Figure 1: France, a high-price market
Monthly ARPU in France & EU Markets Feb 2013

Source: STL

The regulator, ARCEP, was often characterised as being relatively weak, or else committed to a strategy of letting the operators have more margin in the hope of encouraging infrastructure development.

Politically, this isn’t quite accurate. Importantly, ARCEP wasn’t the only actor involved – the ministries and regional governments also had a substantial voice in policy, and the incumbent enjoyed special access to the top level of politics as a major state enterprise. (In fact, for part of the 2000s, the French minister of finance’s previous job was CEO of France Telecom.) 

Although the European Union’s Information Society, Competition, and Internal Market directorates also influenced the regulatory environment, telecoms is one of the fields where responsibility is shared between the EU and national authorities, and France is a big enough power within the EU to largely shape its own policy. This typically expresses a preference for the development of large national champion companies, and for infrastructure development over either competition or consumer protection.

On the other hand, ARCEP was one of the first regulators to permit independent ISPs to use the incumbent’s civil works infrastructure, and the public sector was very active in investing in middle-mile dark fibre. The upshot of this was that France has a fixed ISP market that offers customers remarkable value – FTTH is more available, speeds are better, and voice pricing is better for comparable rates to those prevailing in the UK, which has a roughly comparable market structure.

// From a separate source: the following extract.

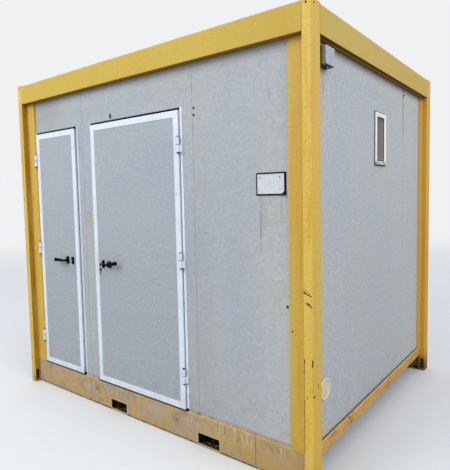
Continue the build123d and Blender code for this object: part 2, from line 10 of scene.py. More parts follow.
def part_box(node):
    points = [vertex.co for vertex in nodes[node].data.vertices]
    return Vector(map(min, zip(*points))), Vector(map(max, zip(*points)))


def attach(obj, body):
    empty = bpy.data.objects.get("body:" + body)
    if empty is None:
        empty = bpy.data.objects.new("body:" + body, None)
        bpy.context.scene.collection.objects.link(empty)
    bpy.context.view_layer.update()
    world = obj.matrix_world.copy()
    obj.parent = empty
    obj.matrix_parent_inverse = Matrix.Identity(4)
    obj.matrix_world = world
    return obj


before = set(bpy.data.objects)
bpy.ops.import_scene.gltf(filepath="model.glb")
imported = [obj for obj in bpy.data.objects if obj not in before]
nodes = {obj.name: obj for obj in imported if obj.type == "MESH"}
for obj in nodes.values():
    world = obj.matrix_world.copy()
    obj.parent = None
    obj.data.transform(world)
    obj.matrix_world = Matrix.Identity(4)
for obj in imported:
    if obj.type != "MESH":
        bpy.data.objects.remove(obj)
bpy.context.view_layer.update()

print("frame loaded:", len(nodes), "CAD nodes")


# Shader helpers.

class Wire:  # one socket of a node tree, so shader maths can be written as plain expressions
    def __init__(self, shading, socket):
        self.shading = shading
        self.socket = socket

    def maths(self, operation, *terms):
        return self.shading.node("ShaderNodeMath", {"operation": operation}, dict(enumerate(terms)))

    def __add__(self, other):
        return self.maths("ADD", self, other)

    def __sub__(self, other):
        return self.maths("SUBTRACT", self, other)

    def __rsub__(self, other):
        return self.maths("SUBTRACT", other, self)

    def __mul__(self, other):
        return self.maths("MULTIPLY", self, other)

    __radd__ = __add__
    __rmul__ = __mul__

    def __abs__(self):
        return self.maths("ABSOLUTE", self)

    def least(self, other):
        return self.maths("MINIMUM", self, other)

    def most(self, other):
        return self.maths("MAXIMUM", self, other)

    def reach(self, other):  # distance from the middle, from the distances along two axes
        total = self * self + other * other
        return total.maths("SQRT", total)

    def fade(self, start, stop):  # 0 at start, 1 at stop, smooth between; start may be the larger
        settings = {"interpolation_type": "SMOOTHSTEP"}
        return self.shading.node("ShaderNodeMapRange", settings, {0: self, 1: start, 2: stop})

    def band(self, low, high, soft):  # 1 between low and high, fading to 0 over soft outside them
        return self.fade(low - soft, low) * self.fade(high + soft, high)


def mostOf(masks):
    return reduce(Wire.most, masks)


def tint(red, green, blue):  # the shader's colour for one of 0 to 255
    linear = [((c / 255 + 0.055) / 1.055) ** 2.4 if c > 10 else c / 255 / 12.92 for c in (red, green, blue)]
    return (*linear, 1)


class Shading:  # the nodes of a material or of the world
    def __init__(self, owner, facts=None):
        owner.use_nodes = True
        self.tree = owner.node_tree
        self.tree.nodes.clear()
        self.facts = facts or {}

    def node(self, kind, settings=None, sockets=None, out=0):
        made = self.tree.nodes.new(kind)
        for key, value in (settings or {}).items():
            setattr(made, key, value)
        for key, value in (sockets or {}).items():
            if isinstance(value, Wire):
                self.tree.links.new(value.socket, made.inputs[key])
            else:
                made.inputs[key].default_value = value
        return Wire(self, made.outputs[out]) if made.outputs else None

    def shade(self, colour):  # of a wire, of 0 to 255 as read from a picture, or of a name in the facts
        colour = self.facts[colour] if isinstance(colour, str) else colour
        return colour if isinstance(colour, Wire) else tint(*colour)

    def blend(self, mask, under, over):
        colours = {6: self.shade(under), 7: self.shade(over)}
        return self.node("ShaderNodeMix", {"data_type": "RGBA"}, {0: mask, **colours}, out=2)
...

Free.fr’s fixed market entry

A major driver of this was a disruptive entrant, Free.fr. Free has been intensively studied, but we will briefly recap some key points. Free’s flagship service offering is €29.99/mo for everything, that including their fastest Internet service, unlimited VoIP to many destinations, and a variety of IT services. Over time, the purity of this price point has been diluted, but it still exists for new subscribers. Free.fr has no marketing department in a classical sense, and their tech support is largely provided by a network of partners recruited from the subscriber base.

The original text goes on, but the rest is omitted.